Yes, I just suggested to a way to write traits as UnionAll types (which went a bit off topic). Note though that this notation would be compatible with the dispatch things you are musing about.


Oh, good. That is what I thought you were saying, Andy.


Oh, I finally get what your syntax is doing! Cute.

So this works (in theory) if we define LinearIndexing (probably as a const or via a typealias, or maybe even with a new keyword), but if we make this a compulsory step, I feel it limits things in two ways:

  • I can’t just use eltype and other existing functions as traits - I have to first define the ElType trait “officially”.
  • I don’t see how this could be generalized to trait values. What I’m imagining is that isbits types and Symbol should be able to be trait values, just like they can slot into a TypeVar.

For an example of the second point, ndims could be a trait of an array - we could insert values using where syntax like Matrix = Array{T,N} where N === 2 (here === is the only predicate allowed, other than <:) or take this to a trait as AbstractMatrix = A where A <: AbstractArray where ndims(A) === 2, letting us remove N from AbstractArray entirely (I’m not advocating that we should remove N in this case).

The reason I bring this up is that in my projects I’ve found it to be very powerful to put less information in the type tree and more into trait functions, for instance in StaticArrays the size of the array is not in StaticArray{T,N} <: AbstractArray{T,N} but is defined via the Size trait. In this case, this turned out better than having StaticArray{T,N,Size}.

I’m not sure yet if the first point is a good thing or a bad thing.

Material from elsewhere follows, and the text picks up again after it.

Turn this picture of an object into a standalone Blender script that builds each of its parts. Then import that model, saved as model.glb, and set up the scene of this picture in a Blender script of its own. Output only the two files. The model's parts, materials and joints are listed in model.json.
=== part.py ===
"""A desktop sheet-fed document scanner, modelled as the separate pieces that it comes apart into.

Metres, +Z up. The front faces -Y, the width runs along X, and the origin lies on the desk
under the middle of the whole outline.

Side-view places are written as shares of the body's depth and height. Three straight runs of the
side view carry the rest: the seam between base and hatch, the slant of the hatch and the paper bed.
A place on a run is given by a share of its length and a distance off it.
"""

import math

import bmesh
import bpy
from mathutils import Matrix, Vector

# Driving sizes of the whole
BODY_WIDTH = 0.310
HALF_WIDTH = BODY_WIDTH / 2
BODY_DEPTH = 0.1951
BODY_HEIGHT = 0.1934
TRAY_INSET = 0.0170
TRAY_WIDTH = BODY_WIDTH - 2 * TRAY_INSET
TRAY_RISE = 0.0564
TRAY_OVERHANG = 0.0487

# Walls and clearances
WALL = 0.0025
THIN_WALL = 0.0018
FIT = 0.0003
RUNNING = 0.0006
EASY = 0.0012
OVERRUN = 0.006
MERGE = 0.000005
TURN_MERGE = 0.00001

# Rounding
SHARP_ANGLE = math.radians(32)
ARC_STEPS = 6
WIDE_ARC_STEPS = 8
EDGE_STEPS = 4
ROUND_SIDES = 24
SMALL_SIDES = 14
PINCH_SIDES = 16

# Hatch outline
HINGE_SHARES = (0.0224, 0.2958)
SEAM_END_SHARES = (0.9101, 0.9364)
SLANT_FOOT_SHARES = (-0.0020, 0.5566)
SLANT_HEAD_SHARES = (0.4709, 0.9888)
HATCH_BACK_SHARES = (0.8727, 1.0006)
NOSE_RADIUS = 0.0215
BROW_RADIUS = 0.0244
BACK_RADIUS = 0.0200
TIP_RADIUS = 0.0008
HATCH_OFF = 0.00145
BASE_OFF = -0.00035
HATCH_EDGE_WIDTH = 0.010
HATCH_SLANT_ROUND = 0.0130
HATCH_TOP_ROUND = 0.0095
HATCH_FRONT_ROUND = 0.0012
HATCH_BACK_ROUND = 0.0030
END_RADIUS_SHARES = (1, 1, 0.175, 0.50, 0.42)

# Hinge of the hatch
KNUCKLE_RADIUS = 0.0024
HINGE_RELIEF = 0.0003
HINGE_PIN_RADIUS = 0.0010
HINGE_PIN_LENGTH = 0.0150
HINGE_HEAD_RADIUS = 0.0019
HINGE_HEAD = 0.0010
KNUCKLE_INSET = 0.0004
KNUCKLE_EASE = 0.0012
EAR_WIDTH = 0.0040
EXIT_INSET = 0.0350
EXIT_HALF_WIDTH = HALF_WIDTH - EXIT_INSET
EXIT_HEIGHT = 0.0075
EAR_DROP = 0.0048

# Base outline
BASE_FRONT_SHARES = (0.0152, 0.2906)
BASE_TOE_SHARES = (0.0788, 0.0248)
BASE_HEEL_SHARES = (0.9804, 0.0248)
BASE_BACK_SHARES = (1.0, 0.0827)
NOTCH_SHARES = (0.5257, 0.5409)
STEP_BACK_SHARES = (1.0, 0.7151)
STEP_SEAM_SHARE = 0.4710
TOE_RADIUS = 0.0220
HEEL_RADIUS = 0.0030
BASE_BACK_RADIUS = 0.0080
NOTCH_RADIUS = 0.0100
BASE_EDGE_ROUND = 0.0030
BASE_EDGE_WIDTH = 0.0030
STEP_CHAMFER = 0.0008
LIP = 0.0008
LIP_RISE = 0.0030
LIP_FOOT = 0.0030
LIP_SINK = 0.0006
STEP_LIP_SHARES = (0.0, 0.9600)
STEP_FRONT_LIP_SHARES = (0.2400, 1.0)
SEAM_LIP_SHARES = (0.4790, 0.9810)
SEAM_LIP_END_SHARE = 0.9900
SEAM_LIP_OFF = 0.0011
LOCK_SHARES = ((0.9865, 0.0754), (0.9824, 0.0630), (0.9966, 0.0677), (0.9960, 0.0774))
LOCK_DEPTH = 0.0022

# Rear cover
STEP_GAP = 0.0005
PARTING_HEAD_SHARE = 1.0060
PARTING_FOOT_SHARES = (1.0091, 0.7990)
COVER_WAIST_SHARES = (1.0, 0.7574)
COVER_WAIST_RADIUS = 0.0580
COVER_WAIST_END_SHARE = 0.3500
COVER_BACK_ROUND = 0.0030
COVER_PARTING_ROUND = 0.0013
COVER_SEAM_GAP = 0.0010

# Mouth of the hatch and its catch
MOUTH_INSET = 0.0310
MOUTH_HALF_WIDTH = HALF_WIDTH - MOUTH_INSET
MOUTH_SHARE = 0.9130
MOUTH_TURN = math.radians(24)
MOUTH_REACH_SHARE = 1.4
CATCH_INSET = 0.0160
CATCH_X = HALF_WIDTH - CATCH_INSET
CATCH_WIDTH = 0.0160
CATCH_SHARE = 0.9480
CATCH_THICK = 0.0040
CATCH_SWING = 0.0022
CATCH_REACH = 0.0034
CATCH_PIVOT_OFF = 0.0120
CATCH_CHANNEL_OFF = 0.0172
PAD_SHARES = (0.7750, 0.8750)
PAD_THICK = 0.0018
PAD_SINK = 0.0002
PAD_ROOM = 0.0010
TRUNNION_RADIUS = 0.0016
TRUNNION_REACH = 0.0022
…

Without “officially declared traits” it, it might be hard to discover all the traits that might be used for dispatch, making ambiguity resolution even more tedious. In the worst case, someone could make an “anonymous trait” from an anonymous function, which would have it’s own type that no-one else could ever use, potentially even making it impossible to resolve a method ambiguity…

One way of resolving the second point would be to, e.g., have an NDims trait that returns Val{N}.